Alchemy e-Lixirs manufactures and sells e-liquids that it claims are 100 percent organic. It advertised that, because its e-liquids are organic, the products are “safe,” “healthy,” and “completely free from any potential harm.”
Some of the ingredients in Alchemy e-Lixirs are organic, but not 100 percent of them. In addition, Alchemy failed to produce any evidence to verify its health claims. Alchemy has not established that its e-liquid— whether organic or not — is safe and healthy.
Alchemy has also failed to obtain organic certification as required by Washington’s organic products law.
These are violations of the Consumer Protection Act.
Jai Mundi (“Virgin Vapor”) and Orb Vapor
Jai Mundi, which produces Virgin Vapor brand e-liquid, and Orb Vapor manufacture and sell what they call “organic” e-liquid, but both failed to obtain organic certification as required by state law.
Additionally, Jai Mundi and Orb Vapor claimed that their products are made with organic ingredients even when the products contained less than 70 percent organic ingredients. Under Washington law, which incorporates federal organic regulations, the phrase “made with organic” ingredients generally may not be used to label and promote products that contain less than 70 percent organic ingredients.
These actions also constitute Consumer Protection Act violations.
To remedy their violations of the Consumer Protection Act, Jai Mundi and Orb Vapor have entered into Assurances of Discontinuance with the Attorney General’s Office. The companies have come into compliance with Washington’s organic products statute and with the federal organic regulations adopted by Washington. Orb Vapor is no longer labelling and advertising its products as organic. Jai Mundi has discontinued some products, modified labels, and is completing the organic certification process.

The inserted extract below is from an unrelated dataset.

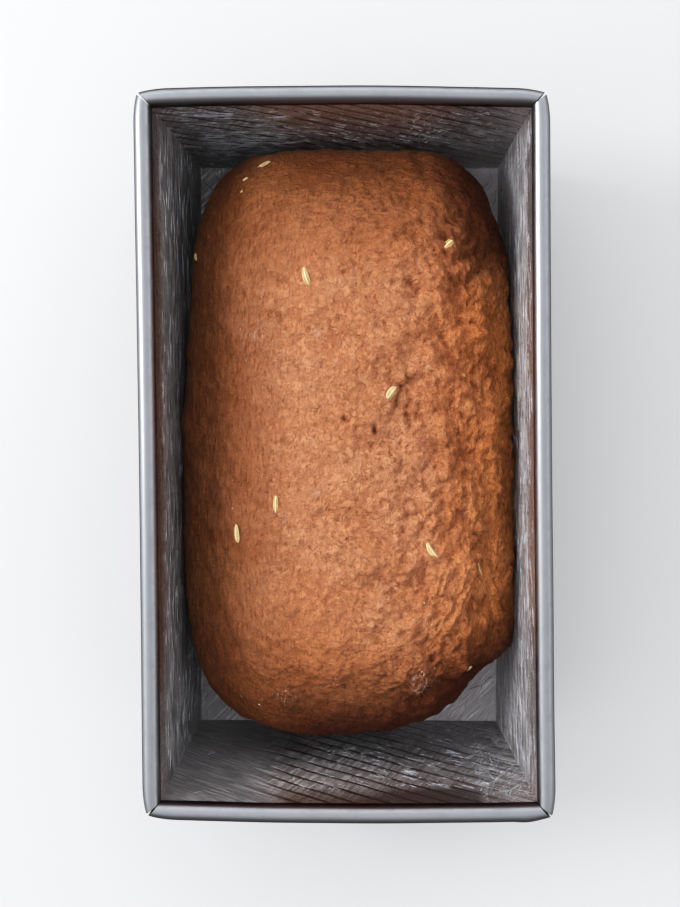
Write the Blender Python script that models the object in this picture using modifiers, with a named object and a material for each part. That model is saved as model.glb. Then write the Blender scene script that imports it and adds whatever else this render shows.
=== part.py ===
"""A shaped loaf of rye dough in its folded loaf tin.

Metres, +Z up. The tin stands on z = 0 with its length along Y, and the origin is the middle of its
underside. The walls lean outwards from a flat floor to an opening whose four edges are rolled outwards
into beads, mitred at the corners. The loaf fills the tin from wall to wall and stops short of its ends.
"""

import math

import bmesh
import bpy
from mathutils import Vector, noise

# The tin: inside sizes at the beads, and the height over all.
OPENING_WIDTH = 0.1270
OPENING_LENGTH = 0.2324
TIN_HEIGHT = 0.0708
SHEET = 0.0008
SIDE_LEAN = 0.0042
END_LEAN = 0.0055
FOLD_RADIUS = 0.0016
FOLD_STEPS = 3

# The rolled edge.
BEAD_RADIUS = 0.0030
BEAD_SIDES = 16
BEAD_PROUD = 0.00025
BEAD_BEND = 0.0060
BEAD_PINCH = 0.20
MITRE_SLOPE = 0.86
MITRE_INSET = 0.0003
WALL_INTO_BEAD = 0.0004

# How far the opening is sprung out of true: its ends bow out, its sides bow in, and it leans askew.
END_BOW = 0.0010
SIDE_BOW = 0.0003
OUT_OF_SQUARE = -0.0122
STRIPS_ALONG = 8
STRIPS_ACROSS = 6

# The loaf, measured from the tin's floor.
LOAF_HALF_WIDTH = 0.0612
LOAF_HALF_LENGTH = 0.1073
LOAF_MIDDLE = (0.0007, 0.0031)
LOAF_NARROWING = 0.055
END_FULLNESS = 0.40
WIDEST_LEVEL = 0.0270
CROWN_LEVEL = 0.0605
BASE_DROP = 0.0300
FAR_END_SQUARENESS = 4.4
NEAR_END_SQUARENESS = 3.1
TOP_SQUARENESS = 2.25
BASE_SQUARENESS = 3.2
LOAF_CLEARANCE = 0.0005
LOAF_GRID = 23
LUMP_HEIGHT = 0.0008
LUMP_SIZE = 0.017

# Swells and hollows of the loaf's outline: place (x, y), reach, and push outwards.
OUTLINE_SWELLS = (
    ((0.060, -0.068), 0.010, 0.0026),
    ((0.034, -0.099), 0.020, -0.0018),
    ((-0.012, -0.106), 0.016, 0.0016),
    ((-0.062, 0.006), 0.011, 0.0012),
    ((-0.060, 0.060), 0.018, -0.0016),
    ((-0.050, 0.096), 0.017, -0.0030),
    ((0.058, 0.058), 0.015, -0.0012),
    ((0.050, -0.092), 0.018, -0.0068),
    ((0.052, 0.094), 0.015, -0.0030),
)

FLOOR_LEVEL = SHEET
BEAD_LEVEL = TIN_HEIGHT - BEAD_RADIUS


def wall_share(z):
    """0 at the tin's floor and 1 at the middle of the beads."""
    return min(max((z - FLOOR_LEVEL) / (BEAD_LEVEL - FLOOR_LEVEL), 0.0), 1.0)


def sprung(point):
    """Where a point of the true tin lies once the opening has sprung out of square."""
    x, y, z = point
    share = wall_share(z)
    across = 2 * x / OPENING_WIDTH
    along = 2 * y / OPENING_LENGTH
    out_ends = END_BOW * share * (1 - across**2) * along
    in_sides = SIDE_BOW * share * (1 - along**2) * across
    return Vector((x - in_sides + OUT_OF_SQUARE * share * y, y + out_ends, z))


def new_collection(name):
    collection = bpy.data.collections.new(name)
    bpy.context.scene.collection.children.link(collection)
    return collection


def plain_material(name, colour, roughness, metallic):
    material = bpy.data.materials.new(name)
    material.use_nodes = True
    shader = material.node_tree.nodes["Principled BSDF"]
    shader.inputs["Base Color"].default_value = (*colour, 1.0)
    shader.inputs["Roughness"].default_value = roughness
    shader.inputs["Metallic"].default_value = metallic
    material.diffuse_color = (*colour, 1.0)
    return material


def mesh_object(name, bm, collection):
    mesh = bpy.data.meshes.new(name)
    bmesh.ops.recalc_face_normals(bm, faces=bm.faces)
    bm.to_mesh(mesh)
    bm.free()
    piece = bpy.data.objects.new(name, mesh)
    collection.objects.link(piece)
    return piece


def cut_across(bm, normal, places):
    """Adds an edge round the mesh at each place along the normal, so that it can bend there."""
    for place in places:
        geometry = bm.verts[:] + bm.edges[:] + bm.faces[:]
        bmesh.ops.bisect_plane(
            bm, geom=geometry, dist=1e-7, plane_co=normal * place, plane_no=normal
        )


def even_places(length, strips):
    return [length * (i / strips - 0.5) for i in range(1, strips)]


def folded_tray(collection):
    """The floor and the four leaning walls as one open sheet, rounded at its folds, thickened outwards."""
    bm = bmesh.new()
    bmesh.ops.create_cube(bm, size=2)
    top = BEAD_LEVEL + WALL_INTO_BEAD
    past_bead = (top - FLOOR_LEVEL) / (BEAD_LEVEL - FLOOR_LEVEL)
    for corner in bm.verts:
        share = past_bead if corner.co.z > 0 else 0.0
        corner.co.x *= OPENING_WIDTH / 2 - SIDE_LEAN * (1 - share)
        corner.co.y *= OPENING_LENGTH / 2 - END_LEAN * (1 - share)
        corner.co.z = top if corner.co.z > 0 else FLOOR_LEVEL
    lid = [face for face in bm.faces if face.normal.z > 0.9]
    bmesh.ops.delete(bm, geom=lid, context="FACES")
    cut_across(bm, Vector((1, 0, 0)), even_places(OPENING_WIDTH, STRIPS_ACROSS))
    cut_across(bm, Vector((0, 1, 0)), even_places(OPENING_LENGTH, STRIPS_ALONG))
    tray = mesh_object("tin", bm, collection)
    folds = tray.modifiers.new("folds", "BEVEL")
    folds.width = FOLD_RADIUS
    folds.segments = FOLD_STEPS
    folds.limit_method = "ANGLE"
    sheet = tray.modifiers.new("sheet", "SOLIDIFY")
    sheet.thickness = SHEET
    sheet.offset = 1
    sheet.use_even_offset = True
    return tray


def bead_places(half_length):
    """Distances along a bead: evenly spaced, then closer together where it bends in at each end."""
    bend = [half_length - BEAD_BEND * share for share in (0.12, 0.28, 0.5, 0.75, 1.0)]
    middle = even_places(2 * (half_length - BEAD_BEND), STRIPS_ALONG)
    return [-place for place in bend] + middle + bend


def rolled_bead(name, half_length, collection):
    """One wall's rolled edge along local X, with its inner side on local Y = 0 and both ends mitred."""
    bm = bmesh.new()
    bmesh.ops.create_cone(
        bm,
        cap_ends=True,
        segments=BEAD_SIDES,
        radius1=BEAD_RADIUS,
        radius2=BEAD_RADIUS,
        depth=2 * half_length,
    )
    cut_across(bm, Vector((0, 0, 1)), bead_places(half_length))
    for vertex in bm.verts:
        height, out, along = vertex.co.x, vertex.co.y + BEAD_RADIUS, vertex.co.z
        bend = max(0.0, 1 - (half_length - abs(along)) / BEAD_BEND)
        out *= 1 - BEAD_PINCH * bend**2
        mitred = abs(along) + MITRE_SLOPE * bend * out
        vertex.co = (math.copysign(mitred, along), out - BEAD_PROUD, height)
    return mesh_object(name, bm, collection)


def tin_beads(collection):
    """The four beads, each turned to its own wall."""
    side_run = OPENING_LENGTH / 2 - MITRE_INSET
    end_run = OPENING_WIDTH / 2 - MITRE_INSET
    walls = (
        ("bead_left", side_run, (-OPENING_WIDTH / 2, 0), math.pi / 2),
        ("bead_right", side_run, (OPENING_WIDTH / 2, 0), -math.pi / 2),
        ("bead_far", end_run, (0, OPENING_LENGTH / 2), 0.0),
        ("bead_near", end_run, (0, -OPENING_LENGTH / 2), math.pi),
    )
    beads = []
    for name, run, (x, y), turn in walls:
        bead = rolled_bead(name, run, collection)
        bead.location = (x, y, BEAD_LEVEL)
        bead.rotation_euler = (0, 0, turn)
        bead.hide_render = True
        bead.display_type = "WIRE"
        beads.append(bead)
    return beads


def make_tin(collection, tools):
    """The tray with its beads joined on, then sprung out of square as one sheet."""
    tray = folded_tray(collection)
    beads = tin_beads(tools)
    for bead in beads:
        join = tray.modifiers.new(bead.name, "BOOLEAN")
        join.operation = "UNION"
        join.object = bead
    bpy.context.view_layer.update()
    whole = tray.evaluated_get(bpy.context.evaluated_depsgraph_get())
    mesh = bpy.data.meshes.new_from_object(whole)
    tray.modifiers.clear()
    tray.data = mesh
    for bead in beads:
        bpy.data.objects.remove(bead)
    for vertex in mesh.vertices:
        vertex.co = sprung(vertex.co)
    mesh.shade_smooth()
    mesh.set_sharp_from_angle(angle=math.radians(35))
    mesh.materials.clear()
    mesh.materials.append(plain_material("aluminised_steel", (0.42, 0.42, 0.44), 0.34, 1.0))
    return tray


def on_pillow(corner):
    """Maps a point of the cube from -1 to 1 to a squared pillow: flat-sided in plan, domed on top."""
    x, y, z = corner
    plan = FAR_END_SQUARENESS if y > 0 else NEAR_END_SQUARENESS
    rise = TOP_SQUARENESS if z > 0 else BASE_SQUARENESS
    flat = (abs(x) ** plan + abs(y) ** plan) ** (1 / plan)
    size = (flat**rise + abs(z) ** rise) ** (1 / rise)
    return Vector((x, y, z)) / size


def swollen(point):
    """Pushes the loaf's outline in or out at its named swells."""
    outwards = Vector((point.x, point.y, 0))
    if outwards.length > 0:
        outwards.normalize()
    push = 0.0
    for (x, y), reach, amount in OUTLINE_SWELLS:
        away = math.hypot(point.x - x, point.y - y) / reach
        push += amount * math.exp(-(away**2))
    return point + outwards * push


def pressed_in_tin(point):
    """Flattens the dough where it meets the floor and the side walls."""
    x, y, z = point
    z = max(z, FLOOR_LEVEL + LOAF_CLEARANCE)
    most = OPENING_WIDTH / 2 - SIDE_LEAN * (1 - wall_share(z)) - LOAF_CLEARANCE
    return Vector((min(max(x, -most), most), y, z))


def make_loaf(collection):
    """One lump of dough, from a cube rounded into a pillow and pressed between the tin's walls."""
    bm = bmesh.new()
    bmesh.ops.create_cube(bm, size=2)
    bmesh.ops.subdivide_edges(bm, edges=bm.edges[:], cuts=LOAF_GRID - 1, use_grid_fill=True)
    for vertex in bm.verts:
        spread = Vector([math.tan(c * math.pi / 4) for c in vertex.co])
        pillow = on_pillow(spread)
        rise = CROWN_LEVEL - WIDEST_LEVEL if pillow.z > 0 else BASE_DROP
        width = LOAF_HALF_WIDTH * (1 - LOAF_NARROWING * pillow.y)
        filled = pillow.y * (1 + END_FULLNESS * (1 - abs(pillow.y)))
        point = Vector((pillow.x * width, filled * LOAF_HALF_LENGTH, WIDEST_LEVEL))
        point += Vector((*LOAF_MIDDLE, pillow.z * rise))
        point = swollen(point)
        lump = noise.noise(point / LUMP_SIZE) * LUMP_HEIGHT
        point.z += lump * max(pillow.z, 0.0) ** 0.5
        vertex.co = sprung(pressed_in_tin(point))
    loaf = mesh_object("dough_loaf", bm, collection)
    loaf.data.shade_smooth()
    loaf.data.materials.append(plain_material("rye_dough", (0.40, 0.19, 0.09), 0.75, 0.0))
    return loaf


for old in list(bpy.data.objects):
    bpy.data.objects.remove(old, do_unlink=True)

model = new_collection("rye_loaf_in_tin")
shaping = new_collection("shaping_tools")
make_tin(model, shaping)
make_loaf(model)
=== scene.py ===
"""A shaped loaf of rye dough in its greased steel loaf tin, with fennel seeds and a trace of rye flour.

Metres, +Z up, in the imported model's own frame. The sections follow the work: the tin is folded, its
edges are rolled and it is brushed with fat, then the loaf is laid in, and seeds and flour lie on it.
"""

import math

import bmesh
import bpy
import numpy as np
from mathutils import Matrix, Vector, noise
from mathutils.bvhtree import BVHTree


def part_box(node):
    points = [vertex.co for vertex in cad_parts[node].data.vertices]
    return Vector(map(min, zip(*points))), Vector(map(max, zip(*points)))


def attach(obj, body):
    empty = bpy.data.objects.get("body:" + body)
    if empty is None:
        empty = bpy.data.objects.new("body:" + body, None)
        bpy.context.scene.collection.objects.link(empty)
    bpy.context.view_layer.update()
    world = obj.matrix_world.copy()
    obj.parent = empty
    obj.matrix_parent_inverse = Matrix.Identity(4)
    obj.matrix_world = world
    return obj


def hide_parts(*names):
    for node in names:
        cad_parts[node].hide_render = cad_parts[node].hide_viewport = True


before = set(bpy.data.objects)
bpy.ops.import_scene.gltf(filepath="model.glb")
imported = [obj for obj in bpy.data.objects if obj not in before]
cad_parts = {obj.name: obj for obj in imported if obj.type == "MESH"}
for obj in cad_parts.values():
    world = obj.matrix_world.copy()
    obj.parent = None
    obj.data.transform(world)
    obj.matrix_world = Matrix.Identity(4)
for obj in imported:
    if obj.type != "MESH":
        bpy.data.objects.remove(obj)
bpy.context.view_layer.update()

# ---------------------------------------------------------------------------------------------------
# The tray of the tin: one blank of 0.8 mm aluminised steel, folded up into a flat floor and four
# leaning walls. Its opening has sprung out of square, and its walls are a little wavy from use.
SHEET = 0.0008
OPENING_WIDTH = 0.1270
OPENING_LENGTH = 0.2324
SIDE_LEAN = 0.0042
END_LEAN = 0.0055
BEAD_RADIUS = 0.0030
FLOOR_LEVEL = SHEET
BEAD_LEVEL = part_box("tin")[1].z - BEAD_RADIUS
END_BOW = 0.0010
SIDE_BOW = 0.0003
OUT_OF_SQUARE = -0.0122
FOLD_RADIUS = 0.0012
FOLD_STEPS = 4
WALL_INTO_BEAD = 0.0004
STRIPS_ACROSS = 24
STRIPS_ALONG = 44
STRIPS_UP = 14
SHEET_WAVE = 0.00012
SHEET_WAVE_SIZE = 0.024


def wall_share(z):
    """0 at the tin's floor and 1 at the middle of its rolled edges."""
    return np.clip((z - FLOOR_LEVEL) / (BEAD_LEVEL - FLOOR_LEVEL), 0, 1)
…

Attorney General to pursue state legislation to increase e-cigarette regulation
Last legislative session, Governor Jay Inslee and Attorney General Ferguson introduced legislation to regulate e-cigarettes and related products in a manner substantially similar to tobacco products.
Nicotine, for which e-cigarettes are frequently used as a delivery device, is a highly addictive drug — as addictive as heroin and cocaine, according to scientific studies — and harmful to adolescent and young adult brain development. Moreover, the long-term health effects of inhaling e-cigarette aerosol solvent are unknown.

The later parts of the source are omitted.